**DIRECTION:** Quote all of the data below exactly, please.

════════════════

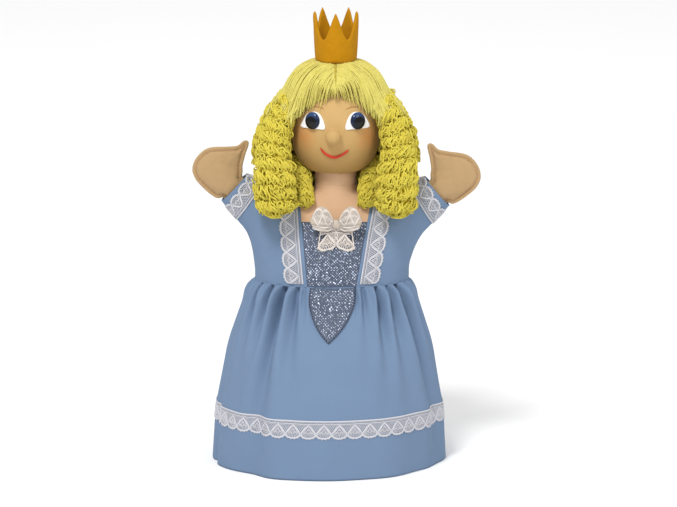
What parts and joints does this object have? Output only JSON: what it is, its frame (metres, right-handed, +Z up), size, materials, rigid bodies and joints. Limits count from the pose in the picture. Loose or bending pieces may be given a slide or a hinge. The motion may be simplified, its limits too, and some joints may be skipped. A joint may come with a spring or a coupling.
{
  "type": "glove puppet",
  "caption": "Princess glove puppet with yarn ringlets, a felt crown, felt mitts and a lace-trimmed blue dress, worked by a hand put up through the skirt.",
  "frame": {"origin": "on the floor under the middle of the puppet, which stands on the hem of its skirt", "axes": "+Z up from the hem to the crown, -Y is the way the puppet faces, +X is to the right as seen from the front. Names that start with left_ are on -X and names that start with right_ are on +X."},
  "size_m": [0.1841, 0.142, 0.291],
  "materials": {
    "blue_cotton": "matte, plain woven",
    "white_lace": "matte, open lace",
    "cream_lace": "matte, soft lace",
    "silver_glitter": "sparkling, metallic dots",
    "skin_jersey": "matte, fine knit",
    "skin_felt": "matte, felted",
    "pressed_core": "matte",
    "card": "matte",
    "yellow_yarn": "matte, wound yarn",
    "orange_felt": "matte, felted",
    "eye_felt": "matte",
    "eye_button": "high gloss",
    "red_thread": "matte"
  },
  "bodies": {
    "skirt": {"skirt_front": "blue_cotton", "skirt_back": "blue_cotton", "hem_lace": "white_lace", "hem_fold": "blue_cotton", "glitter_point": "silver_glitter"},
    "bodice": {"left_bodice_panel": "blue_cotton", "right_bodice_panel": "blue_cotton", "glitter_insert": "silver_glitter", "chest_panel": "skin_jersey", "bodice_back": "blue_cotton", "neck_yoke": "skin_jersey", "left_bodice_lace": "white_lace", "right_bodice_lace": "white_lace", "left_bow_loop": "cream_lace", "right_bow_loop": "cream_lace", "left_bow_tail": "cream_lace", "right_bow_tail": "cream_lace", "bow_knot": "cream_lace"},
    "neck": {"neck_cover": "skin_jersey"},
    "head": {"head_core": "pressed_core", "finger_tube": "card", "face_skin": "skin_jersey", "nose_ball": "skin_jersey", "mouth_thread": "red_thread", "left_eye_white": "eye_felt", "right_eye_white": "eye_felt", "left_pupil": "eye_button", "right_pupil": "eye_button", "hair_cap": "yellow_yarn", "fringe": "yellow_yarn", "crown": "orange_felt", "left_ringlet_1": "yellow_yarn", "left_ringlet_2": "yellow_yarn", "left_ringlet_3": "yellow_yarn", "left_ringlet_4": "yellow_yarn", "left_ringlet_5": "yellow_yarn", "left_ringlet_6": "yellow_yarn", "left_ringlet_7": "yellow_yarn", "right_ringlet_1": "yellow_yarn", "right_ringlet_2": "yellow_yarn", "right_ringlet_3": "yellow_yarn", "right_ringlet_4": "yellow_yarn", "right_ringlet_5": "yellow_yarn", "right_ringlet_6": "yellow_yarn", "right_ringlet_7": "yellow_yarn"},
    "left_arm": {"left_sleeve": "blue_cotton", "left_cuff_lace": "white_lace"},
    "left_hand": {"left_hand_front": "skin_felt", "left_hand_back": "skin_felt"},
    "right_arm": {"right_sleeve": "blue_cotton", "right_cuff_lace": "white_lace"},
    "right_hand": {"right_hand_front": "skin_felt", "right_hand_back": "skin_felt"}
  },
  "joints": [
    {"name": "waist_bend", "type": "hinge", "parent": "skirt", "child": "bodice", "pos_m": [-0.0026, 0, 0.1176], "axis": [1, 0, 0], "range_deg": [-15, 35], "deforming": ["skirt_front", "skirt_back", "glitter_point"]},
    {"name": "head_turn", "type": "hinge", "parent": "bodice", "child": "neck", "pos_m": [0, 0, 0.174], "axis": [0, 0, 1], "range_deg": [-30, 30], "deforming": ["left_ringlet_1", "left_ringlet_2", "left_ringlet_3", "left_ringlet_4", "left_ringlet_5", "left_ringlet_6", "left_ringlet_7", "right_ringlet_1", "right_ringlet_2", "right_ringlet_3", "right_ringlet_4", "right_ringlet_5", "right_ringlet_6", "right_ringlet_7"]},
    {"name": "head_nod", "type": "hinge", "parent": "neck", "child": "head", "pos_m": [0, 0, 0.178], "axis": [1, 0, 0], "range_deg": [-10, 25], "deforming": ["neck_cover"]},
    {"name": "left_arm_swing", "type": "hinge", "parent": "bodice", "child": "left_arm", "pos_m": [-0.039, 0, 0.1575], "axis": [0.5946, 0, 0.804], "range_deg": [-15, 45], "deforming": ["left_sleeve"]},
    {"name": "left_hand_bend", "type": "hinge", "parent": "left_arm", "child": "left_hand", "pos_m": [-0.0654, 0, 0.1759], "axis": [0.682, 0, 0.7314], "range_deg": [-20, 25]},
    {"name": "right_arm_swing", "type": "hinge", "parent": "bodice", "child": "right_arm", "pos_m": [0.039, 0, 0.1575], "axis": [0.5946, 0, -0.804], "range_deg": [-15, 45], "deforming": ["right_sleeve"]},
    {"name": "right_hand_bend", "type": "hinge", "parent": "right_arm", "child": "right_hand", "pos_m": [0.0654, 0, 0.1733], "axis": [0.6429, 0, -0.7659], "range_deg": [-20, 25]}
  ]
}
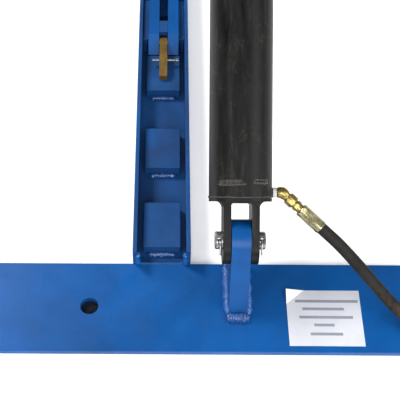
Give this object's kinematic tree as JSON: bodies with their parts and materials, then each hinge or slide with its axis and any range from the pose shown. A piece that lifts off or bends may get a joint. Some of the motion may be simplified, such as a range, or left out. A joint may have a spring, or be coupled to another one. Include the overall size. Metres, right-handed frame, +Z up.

════════════════

**EXPECTED OUTPUT:**
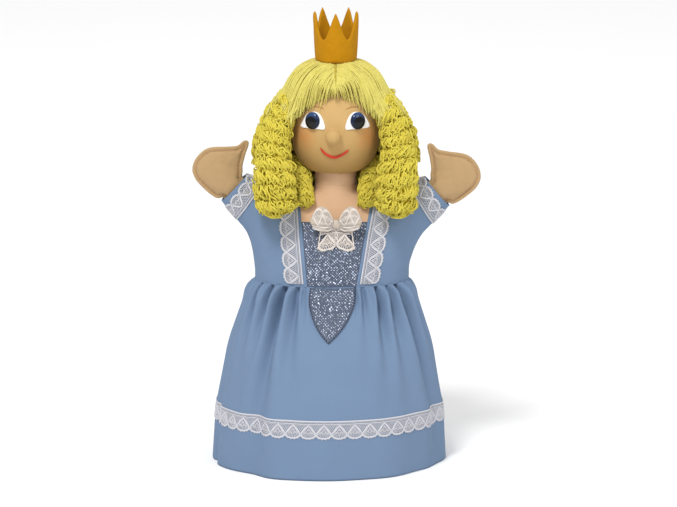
What parts and joints does this object have? Output only JSON: what it is, its frame (metres, right-handed, +Z up), size, materials, rigid bodies and joints. Limits count from the pose in the picture. Loose or bending pieces may be given a slide or a hinge. The motion may be simplified, its limits too, and some joints may be skipped. A joint may come with a spring or a coupling.
{
  "type": "glove puppet",
  "caption": "Princess glove puppet with yarn ringlets, a felt crown, felt mitts and a lace-trimmed blue dress, worked by a hand put up through the skirt.",
  "frame": {"origin": "on the floor under the middle of the puppet, which stands on the hem of its skirt", "axes": "+Z up from the hem to the crown, -Y is the way the puppet faces, +X is to the right as seen from the front. Names that start with left_ are on -X and names that start with right_ are on +X."},
  "size_m": [0.1841, 0.142, 0.291],
  "materials": {
    "blue_cotton": "matte, plain woven",
    "white_lace": "matte, open lace",
    "cream_lace": "matte, soft lace",
    "silver_glitter": "sparkling, metallic dots",
    "skin_jersey": "matte, fine knit",
    "skin_felt": "matte, felted",
    "pressed_core": "matte",
    "card": "matte",
    "yellow_yarn": "matte, wound yarn",
    "orange_felt": "matte, felted",
    "eye_felt": "matte",
    "eye_button": "high gloss",
    "red_thread": "matte"
  },
  "bodies": {
    "skirt": {"skirt_front": "blue_cotton", "skirt_back": "blue_cotton", "hem_lace": "white_lace", "hem_fold": "blue_cotton", "glitter_point": "silver_glitter"},
    "bodice": {"left_bodice_panel": "blue_cotton", "right_bodice_panel": "blue_cotton", "glitter_insert": "silver_glitter", "chest_panel": "skin_jersey", "bodice_back": "blue_cotton", "neck_yoke": "skin_jersey", "left_bodice_lace": "white_lace", "right_bodice_lace": "white_lace", "left_bow_loop": "cream_lace", "right_bow_loop": "cream_lace", "left_bow_tail": "cream_lace", "right_bow_tail": "cream_lace", "bow_knot": "cream_lace"},
    "neck": {"neck_cover": "skin_jersey"},
    "head": {"head_core": "pressed_core", "finger_tube": "card", "face_skin": "skin_jersey", "nose_ball": "skin_jersey", "mouth_thread": "red_thread", "left_eye_white": "eye_felt", "right_eye_white": "eye_felt", "left_pupil": "eye_button", "right_pupil": "eye_button", "hair_cap": "yellow_yarn", "fringe": "yellow_yarn", "crown": "orange_felt", "left_ringlet_1": "yellow_yarn", "left_ringlet_2": "yellow_yarn", "left_ringlet_3": "yellow_yarn", "left_ringlet_4": "yellow_yarn", "left_ringlet_5": "yellow_yarn", "left_ringlet_6": "yellow_yarn", "left_ringlet_7": "yellow_yarn", "right_ringlet_1": "yellow_yarn", "right_ringlet_2": "yellow_yarn", "right_ringlet_3": "yellow_yarn", "right_ringlet_4": "yellow_yarn", "right_ringlet_5": "yellow_yarn", "right_ringlet_6": "yellow_yarn", "right_ringlet_7": "yellow_yarn"},
    "left_arm": {"left_sleeve": "blue_cotton", "left_cuff_lace": "white_lace"},
    "left_hand": {"left_hand_front": "skin_felt", "left_hand_back": "skin_felt"},
    "right_arm": {"right_sleeve": "blue_cotton", "right_cuff_lace": "white_lace"},
    "right_hand": {"right_hand_front": "skin_felt", "right_hand_back": "skin_felt"}
  },
  "joints": [
    {"name": "waist_bend", "type": "hinge", "parent": "skirt", "child": "bodice", "pos_m": [-0.0026, 0, 0.1176], "axis": [1, 0, 0], "range_deg": [-15, 35], "deforming": ["skirt_front", "skirt_back", "glitter_point"]},
    {"name": "head_turn", "type": "hinge", "parent": "bodice", "child": "neck", "pos_m": [0, 0, 0.174], "axis": [0, 0, 1], "range_deg": [-30, 30], "deforming": ["left_ringlet_1", "left_ringlet_2", "left_ringlet_3", "left_ringlet_4", "left_ringlet_5", "left_ringlet_6", "left_ringlet_7", "right_ringlet_1", "right_ringlet_2", "right_ringlet_3", "right_ringlet_4", "right_ringlet_5", "right_ringlet_6", "right_ringlet_7"]},
    {"name": "head_nod", "type": "hinge", "parent": "neck", "child": "head", "pos_m": [0, 0, 0.178], "axis": [1, 0, 0], "range_deg": [-10, 25], "deforming": ["neck_cover"]},
    {"name": "left_arm_swing", "type": "hinge", "parent": "bodice", "child": "left_arm", "pos_m": [-0.039, 0, 0.1575], "axis": [0.5946, 0, 0.804], "range_deg": [-15, 45], "deforming": ["left_sleeve"]},
    {"name": "left_hand_bend", "type": "hinge", "parent": "left_arm", "child": "left_hand", "pos_m": [-0.0654, 0, 0.1759], "axis": [0.682, 0, 0.7314], "range_deg": [-20, 25]},
    {"name": "right_arm_swing", "type": "hinge", "parent": "bodice", "child": "right_arm", "pos_m": [0.039, 0, 0.1575], "axis": [0.5946, 0, -0.804], "range_deg": [-15, 45], "deforming": ["right_sleeve"]},
    {"name": "right_hand_bend", "type": "hinge", "parent": "right_arm", "child": "right_hand", "pos_m": [0.0654, 0, 0.1733], "axis": [0.6429, 0, -0.7659], "range_deg": [-20, 25]}
  ]
}
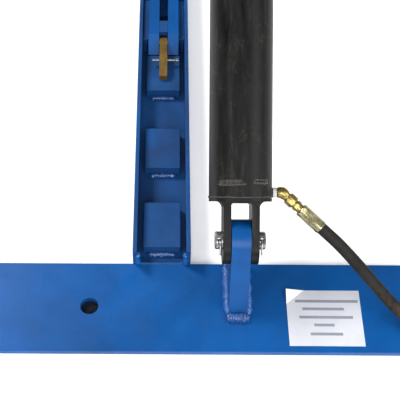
Give this object's kinematic tree as JSON: bodies with their parts and materials, then each hinge or slide with its axis and any range from the pose shown. A piece that lifts off or bends may get a joint. Some of the motion may be simplified, such as a range, or left out. A joint may have a spring, or be coupled to another one. Include the overall size. Metres, right-handed frame, +Z up.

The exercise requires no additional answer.